The Orbital Express mission began its end-of-life maneuver late in the evening of July 16 and both spacecraft should be fully decommissioned by the end of the week, according to Defense Advanced Research Projects Agency spokeswoman Jan Walker. The decommissioning will take place after one final maneuver in which Boeing's ASTRO will undock and travel much farther away from Ball Aerospace's NextSat than ever before (300 kilometers), then reapproach it to test the acuity of its visual sensors at long ranges (DAILY, July 11).
ATV TRAVELS: EADS Astrium says the protoflight model of Europe's Automated Transfer Vehicle (ATV) has left Rotterdam, Netherlands, aboard the Toucan, the vessel used to transport Ariane rockets and large payloads to the European spaceport in Kourou, French Guiana. The 400-metric ton shipment, which includes test equipment and rigs as well as the 20-ton ATV, comprises 49 20-foot containers, four 40-foot containers and 16 outsize units. It is due to arrive in Kourou on July 29 in anticipation of a scheduled liftoff in late January.

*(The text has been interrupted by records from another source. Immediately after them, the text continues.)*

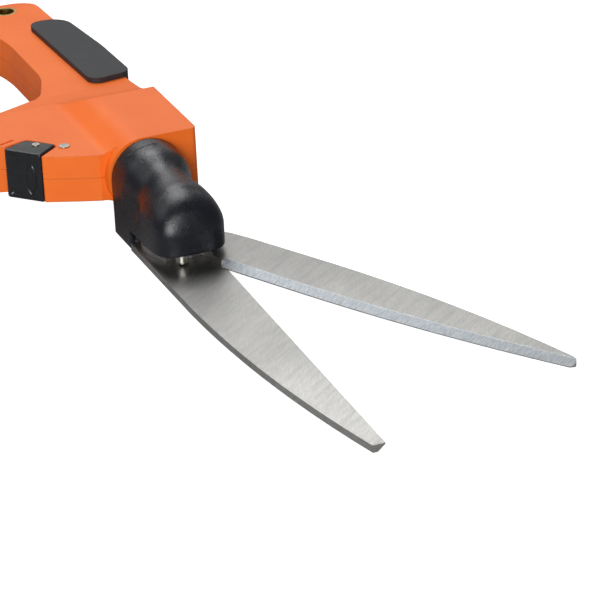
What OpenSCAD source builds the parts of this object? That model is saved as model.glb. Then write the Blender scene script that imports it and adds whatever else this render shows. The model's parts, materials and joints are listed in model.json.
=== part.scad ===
// Grass shears with a swivelling head, laid on their side.
// +X runs forward along the swivel axis, +Y to the fixed handle's back, +Z is the flank that lies upward.
// Origin: on the axis of the hanging hole, level with the swivel axis.
// Rest pose: head turned a quarter turn from the lawn position, blades open, latch released.

/* [Build] */
// Which node to draw
// Roundness of drilled holes and turned pieces
round_fn = 64; // [32:16:96]

/* [Blades] */
// Distance of the blade pivot ahead of the plane where the head meets the handle
pivot_x = 23.3; // [23:0.1:23.6]
// Height of the cutting plane, measured from the swivel axis
cut_z = -16; // [-16.4:0.1:-15.8]
// Thickness of each blade
blade_t = 2.4; // [2:0.1:2.5]
// Length from the pivot to the blade tips
blade_len = 157.4; // [140:0.1:170]
// Angle between the blades when the lever is released
open_angle = 27; // [20:0.5:27]
// Distance from the blade pivot to the drive pin
heel_r = 8.4; // [8.2:0.1:8.4]

/* [Head] */
// Radius of the arched head cover
head_r = 12.6; // [12.5:0.1:12.8]
// Wall thickness of the head cover
cover_wall = 1.8; // [1.7:0.1:1.8]
// Length of the head cover, from the joint plane to its nose
cover_len = 43.4; // [43.2:0.1:44]

/* [Handle housing] */
// Half thickness of the handle slab
slab_half = 8; // [7.9:0.1:8.2]
// Half thickness of the block around the swivel
block_half = 12.8; // [12.7:0.1:13.2]
// Distance of the housing's back from the swivel axis
back_y = 18; // [17.6:0.1:19]

/* [Lever] */
// Radius of the lever pivot pin
lever_pin_r = 1.8; // [1.6:0.1:1.9]

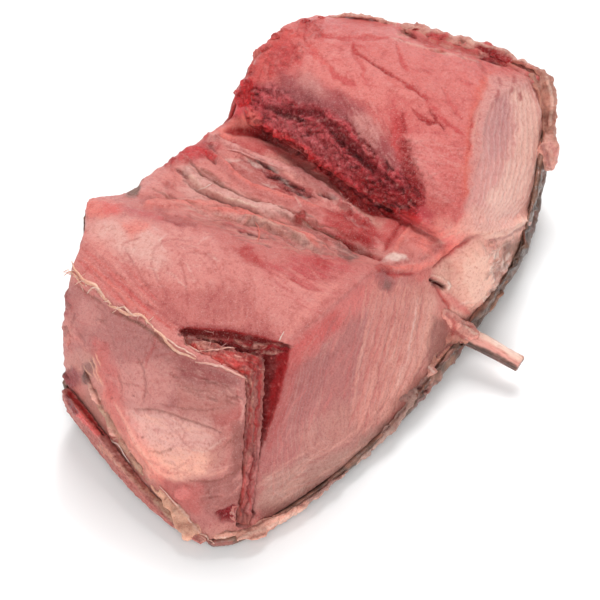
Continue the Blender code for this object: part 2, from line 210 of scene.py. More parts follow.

The Boeing team and the U.S. Missile Defense Agency successfully completed a key Airborne Laser (ABL) flight-test July 13, demonstrating the weapon system's ability to actively track an airborne target, compensate for atmospheric turbulence and fire a surrogate for its missile-killing high energy laser.
CHIEF ENGINEER: NASA Administrator Michael Griffin has named Michael Ryschkewitsch the agency's chief engineer. He succeeds Christopher Scolese, who was selected as NASA's associate administrator on July 11 to replace Rex Geve-den. Ryschkewitsch is responsible for the overall review and technical readiness of all NASA programs. He served as the deputy center director for Goddard Space Flight Center since October 2005.
Boeing Integrated Defense Systems is counting on its deep heritage as an avionics integrator in civil and military aircraft, space launch vehicles and spacecraft to bring it a win in the bidding for the Instrument Unit Avionics (IUA) on NASA's Ares I crew launch vehicle. The company plans to have its final bid documents covering cost in to IUA project managers at NASA's Marshall Space Flight Center by July 30. The agency is expected to award a contract for the 5.5-meter-diameter instrument ring in November.
NEW FPGAs: BAE Systems will restart production of radiation-hardened field-programmable gate arrays (FPGAs) for use in space after a manufacturing hiatus that has lasted since 2006. The semiconductors will be used on a host of military satellite systems as well as some commercial systems, and they are hardened against a dose of 300K rads (Si). The FPGAs will be produced under a licensing agreement with Actel Corp., a legacy producer of the semiconductors. The new RH1280B will be suitable for systems designed for the earlier RH1280 semiconductor.
Crew protection kits for soldiers in Iraq arrived late, incomplete or broken, putting warfighters at risk, according to a recent DOD Inspector General (IG) report. Military buyers at U.S. Army Tank-automotive and Armaments Command (TACOM) Life Cycle Management Command (LCMC) failed to make sure the contractor could do the work, said the June 27 report, "Procurement Policy for Armored Vehicles."
U.S. and U.K. officials expect to identify contractors and projects by the end of the year that will be preordained to benefit under a pending U.S.-U.K. treaty that would obviate some export licenses between the two countries over most defense and counterterrorism trade.
ARMY The Wexford Group International Inc., Vienna, Va., was awarded a delivery order amount of $63,059,962 as part of a $63,059,962 firm-fixed-price contract for operations support for the Asymmetric Warfare Group. Work will be performed in Vienna, Va., and is expected to be completed by July 2, 2011. Contract funds will not expire at the end of the current fiscal year. There were two bids solicited on March 6, 2006, and two bids were received. The U.S. Army Space and Missile Defense Command, Huntsville, Ala., is the contracting activity (W9113M-06-D-0005).
ARMY SECRETARY: U.S. Army boosters say Senate confirmation of Pete Geren as the service's 20th secretary July 13 was an important step toward providing continuity of senior leadership.